To meet as far this morning
From the world as agreeing
With it, you and I
Are suddenly what the trees try

To tell us we are:
That their merely being there
Means something; that soon
We may touch, love, explain.

And glad not to have invented
Such comeliness, we are surrounded:
A silence already filled with noises,
A canvas on which emerges

A chorus of smiles, a winter morning.
Placed in a puzzling light, and moving,
Our days put on such reticence
These accents seem their own defense.

Compare this poem to everything he put out at the later part of his career. I couldn't replicate this poem as easily as I can his other crap.

>> No.21427406

>>21425936
Exactly. I came up with it in 10 minutes and this is exactly what Ashbery has been doing for the bulk of his poetic career. Flowchart is just this for 200 pages.

>> No.21427542

>>21427406
No, it isn't. It isn't that there's no similarity at all, but that it's a strawman. Not only that, there's a WORLD of difference in difficulty between creating a style and imitating one, and you can't even master the imitation.

>> No.21427548

>>21427542
>no argument

>> No.21427549

>>21427395
Oh, I will agree with you on Some Trees. This is one of my favorite Ashbery poems, however, it is way more structurally simple than his later work. This has a very rigid form which is easy to copy, and the word play is less abstract than what he becomes able to do with grace and nonchalance in his later career.

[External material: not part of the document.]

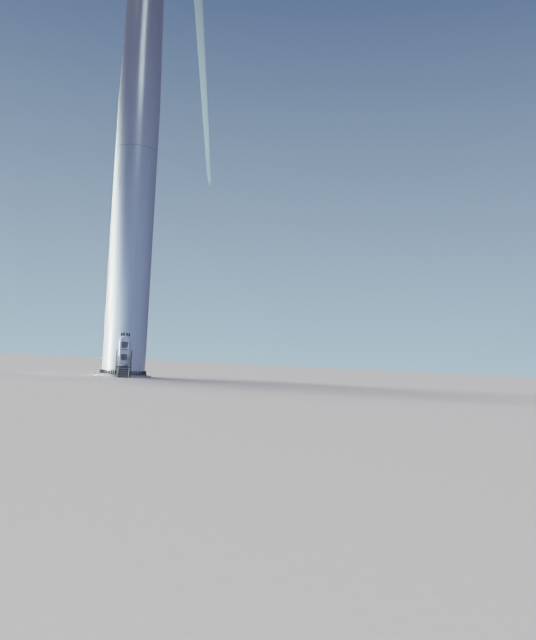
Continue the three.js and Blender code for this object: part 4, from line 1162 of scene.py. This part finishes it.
def slab(x, y, z, corner, edge):
    """A flat box standing on z[0], with round corners in plan and a rounded upper edge."""
    turn = np.radians(np.arange(0, 360, 10))
    bend = np.radians(np.linspace(0, 90, 5))
    inset = np.concatenate(([0.0], edge * (1 - np.cos(bend)), [corner * 0.98]))
    level_of = np.concatenate(([z[0]], z[1] - edge + edge * np.sin(bend), [z[1]]))[:, None]
    centre_x = np.where(np.cos(turn) >= -1e-9, x[1] - corner, x[0] + corner)
    centre_y = np.where(np.sin(turn) >= -1e-9, y[1] - corner, y[0] + corner)
    radius = (corner - inset)[:, None]
    points = np.stack((
        centre_x + radius * np.cos(turn), centre_y + radius * np.sin(turn), level_of + 0 * radius * turn,
    ), axis=-1)
    middle = ((x[0] + x[1]) / 2, (y[0] + y[1]) / 2)
    return grid(capped(points, ((*middle, z[0]), (*middle, z[1]))), around=True)


def fin_metal(place):
    """Dull aluminium fins, greyed by dust."""
    dust = place.stretched(2, 1).noise(1.5, 4.0)
    grey = dust.blend((0.16, 0.17, 0.18), (0.30, 0.30, 0.29))
    return {"Base Color": grey, "Roughness": 0.4 + dust * 0.25, "Metallic": 0.8 - dust * 0.4}


def lamp_lens(place):
    """Red glass, a little lighter on each rib."""
    bands = {"wave_type": "BANDS", "bands_direction": "Z"}
    rib = place.node("TexWave", bands, {"Vector": place, "Scale": 9.0})
    red = rib.blend((0.33, 0.012, 0.008), (0.62, 0.035, 0.02))
    return {"Base Color": red, "Roughness": 0.10 + rib * 0.1}


rear_back = block((0.05 - REAR_HALF, REAR_HALF - 0.05), (-0.004, 0.0), (REAR_LOW + 0.03, REAR_HIGH - 0.03))
rear_parts = (*louvre(REAR_HALF, REAR_LOW, REAR_HIGH, 0.0, REAR_DEPTH, REAR_BLADES, 0.06), rear_back)
rear_rim, *rear_blades = (placed(part, FACING_REAR, (REAR - 0.002, 0, 0)) for part in rear_parts)
on_nacelle("rear_louvre_rim", [rear_rim], cover_white, "cover_paint")
on_nacelle("rear_louvre_blades", rear_blades, louvre_blue, "louvre", "rear_louvre")

hinge_pins = [[(x - 0.09, -0.61, SEAT + 0.06), (x + 0.09, -0.61, SEAT + 0.06)] for x in (-2.85, -2.15)]
hatch_grip = bent([
    (-2.6, 0.45, SEAT + 0.11), (-2.6, 0.45, SEAT + 0.17),
    (-2.4, 0.45, SEAT + 0.17), (-2.4, 0.45, SEAT + 0.11),
], 0.03)
on_nacelle("roof_hatch_cover", [
    slab((-3.1, -1.9), (-0.6, 0.6), (SEAT, SEAT + 0.05), 0.09, 0.01),
    slab((-3.07, -1.93), (-0.57, 0.57), (SEAT + 0.045, SEAT + 0.12), 0.08, 0.035),
    *(swept(pin, round_bar(0.022)) for pin in hinge_pins), swept(hatch_grip, round_bar(0.012), (0, 1, 0)),
], cover_white, "cover_paint", "roof_hatch")

foot, top, cooler_middle = ROOF + COOLER_FOOT, ROOF + COOLER_TOP, sum(COOLER_X) / 2
bar_y, sill, head = COOLER_HALF - COOLER_BAR / 2, foot + COOLER_BAR / 2, top - COOLER_BAR / 2
casing_corners = ((-bar_y, sill), (bar_y, sill), (bar_y, head), (-bar_y, head))
corners = [(cooler_middle, *corner) for corner in casing_corners]
legs = [[(cooler_middle, y, SEAT), (cooler_middle, y, foot + 0.05)] for y in COOLER_LEGS]
on_nacelle("cooler_casing", [
    swept(corners, flat_bar(COOLER_BAR, 0.4, 0.015), (1, 0, 0), closed=True),
    *(swept(leg, flat_bar(0.1, 0.3, 0.012), (1, 0, 0)) for leg in legs),
    *(slab(COOLER_X, (y - 0.1, y + 0.1), (SEAT, SEAT + 0.02), 0.03, 0.005) for y in COOLER_LEGS),
], cover_white, "cover_paint", "cooler_frame")
core_span = (foot + COOLER_BAR, top - COOLER_BAR)
fin = block((COOLER_X[0] + 0.08, COOLER_X[1] - 0.08), (-0.002, 0.002), core_span)
pipe = swept([(0, -CORE_HALF, 0), (0, CORE_HALF, 0)], round_bar(0.012, 8))
pipe_heights = np.arange(core_span[0] + 0.06, core_span[1], PIPE_PITCH)
on_nacelle("cooler_fins", [
    copies(fin, [(0, y, 0) for y in np.arange(-1.22, 1.23, FIN_PITCH)]),
    copies(pipe, [(x, 0, z) for x in (-6.62, -6.48) for z in pipe_heights]),
    block((-6.56, -6.54), (-CORE_HALF, CORE_HALF), core_span),
], finish("fin_metal", fin_metal), "louvre", "cooler_core")

mast_tube = turned([
    (0, 0), (0.12, 0), (0.12, 0.012), (0.05, 0.02), (0.045, 0.04), (0.042, 0.9), (0.034, 0.92),
    (0.032, 1.62), (0.01, 1.66), (0, 1.66),
], 20)
sensor = turned([
    (0, 0), (0.022, 0), (0.022, 0.16), (0.045, 0.17), (0.045, 0.27), (0.02, 0.30), (0.012, 0.31),
    (0.012, 0.36), (0, 0.36),
], 20)
cup = turned([
    (0.0001, -0.032), (0.016, -0.028), (0.028, -0.016), (0.032, 0), (0.030, 0), (0.026, -0.014),
    (0.014, -0.026), (0.0001, -0.029),
], 14, ring=True)
mast = [
    placed(mast_tube, origin=(MAST_X, 0, SEAT)),
    swept([(MAST_X, -ARM_HALF, ARM_LEVEL), (MAST_X, ARM_HALF, ARM_LEVEL)], round_bar(0.022)),
    placed(copies(small_bolt, circle_of(6, 0.09, 0.012)[0]), origin=(MAST_X, 0, SEAT)),
    *(placed(sensor, origin=(MAST_X, y, ARM_LEVEL)) for y in (-SENSOR_Y, SENSOR_Y)),
]
cups_at = np.array((MAST_X, -SENSOR_Y, ARM_LEVEL + CUPS_ABOVE))
for cup_angle in (20, 140, 260):
    spin = turn_about(2, np.radians(cup_angle))
    arm_end = cups_at + spin @ np.array((CUP_ARM, 0, 0))
    mast.append(swept([cups_at, arm_end], round_bar(0.005, 6)))
    mast.append(placed(cup, spin @ turn_about(0, np.radians(90)), arm_end))
vane_at = np.array((MAST_X, SENSOR_Y, ARM_LEVEL + VANE_ABOVE))
vane_nose = turned([(0, -0.02), (0.014, -0.012), (0.014, 0.012), (0, 0.02)], 10)
mast += [
    swept([vane_at + VANE_NOSE, vane_at - (0.16, 0, 0)], round_bar(0.006, 6)),
    placed(vane_nose, origin=vane_at + VANE_NOSE),
    swept([vane_at - (0.06, 0, 0), vane_at - (0.19, 0, 0)], flat_bar(0.004, 0.12, 0.001)),
]
on_nacelle("wind_sensors", mast, galvanised, "galvanised", "wind_sensor_mast")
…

I love that you love Some Trees, but if you think this takes more craft than his later work, you need to read more poetry.

>> No.21427556

>>21427548
A favorite comeback of midwits. Along with, YWNBAW, any every other pasta.

>> No.21427565

>>21427549
Wallace Stevens is abstract "grace and nonchalance" and Frank O' Hara did the quirkiness better. Ashbery never ever reached those heights, then cannibalized himself for his whole career.

>> No.21427573

>>21427542
You mean the style that was done better by Stevens and other Modernists and all Ashbery did was infuse pop culture nonsense into it?

>> No.21427588

>>21427565
Stevens is far easier to imitate than Ashbery. I sound like Stevens in my prose without even trying. I won't say he doesn't have any grace or nonchalance, but he is a tryhard larping at ambiguity while Ashbery actually reached it. I haven't read enough Frank O'Hara to criticize or praise him, but I like quirky, so I'll give him a closer look.

>>21427573
An absolutely nonsensical take. You can only utter the word pop-culture and Ashbery in the same sentence because he rose to fame. You're just one of many, rebelling for the sake of rebellion.

>> No.21427619

>>21427588
I did the Ashbery imitation, now you do your Stevens imitation. And I'm talking about poetry, not prose.

In fact, here's another Ashbery imitation of mine which I call Bugs Bunny Rides The Tram:

Something strange is creeping across me.
La Celestina has only to warble the first few bars
Of "I Thought about You" or something mellow from
Amadigi di Gaula for everything--a mint-condition can
Of Rumford's Baking Powder, a celluloid earring, Speedy
Gonzales, the latest from Helen Topping Miller's fertile
Escritoire, a sheaf of suggestive pix on greige, deckle-edged
Stock--to come clattering through the rainbow trellis
Where Pistachio Avenue rams the 2300 block of Highland
Fling Terrace. He promised he'd get me out of this one,
That mean old cartoonist, but just look what he's
Done to me now! I scarce dare approach me mug's attenuated
Reflection in yon hubcap, so jaundiced, so déconfit
Are its lineaments--fun, no doubt, for some quack phrenologist's
Fern-clogged waiting room, but hardly what you'd call
Companionable. But everything is getting choked to the point of
Silence. Just now a magnetic storm hung in the swatch of sky
Over the Fudds' garage, reducing it--drastically--
To the aura of a plumbago-blue log cabin on
A Gadsden Purchase commemorative cover. Suddenly all is
Loathing. I don't want to go back inside any more.

>> No.21427629

>>21427619
'Terence, this is stupid stuff:
You eat your victuals fast enough;
There can't be much amiss, 'tis clear,
To see the rate you drink your beer.
But oh, good Lord, the verse you make,
It gives a chap the belly-ache.
The cow, the old cow, she is dead;
It sleeps well, the horned head:
We poor lads, 'tis our turn now
To hear such tunes as killed the cow

>> No.21427635

>>21427619
I'm not invested enough in our conversation, though I thought about it - before you even asked. I'm honestly just surprised you could find something like A Hightoned Old Christian Woman to be difficult to imitate.

Again, bro, your imitations suck. Stop posting them. This one barely even has a shadow of Ashbery in it.

>> No.21427642

>>21427635
You got got mate. This one is actually Ashbery.

>> No.21427650

>>21427635
https://www.poetrynook.com/poem/daffy-duck-hollywood

>> No.21427684

>>21427642
>>21427650
That's what I get for pretending it wasn't a good imitation, and serves me right, but even if he wrote a few bad poems, it does not destroy a career spanning many collections of poetry. I stand by saying he wrote good work post Self-Portrait. Chinese Whispers is one of my all-time favorite John Ashbery poems, and it comes from his 2002 collection.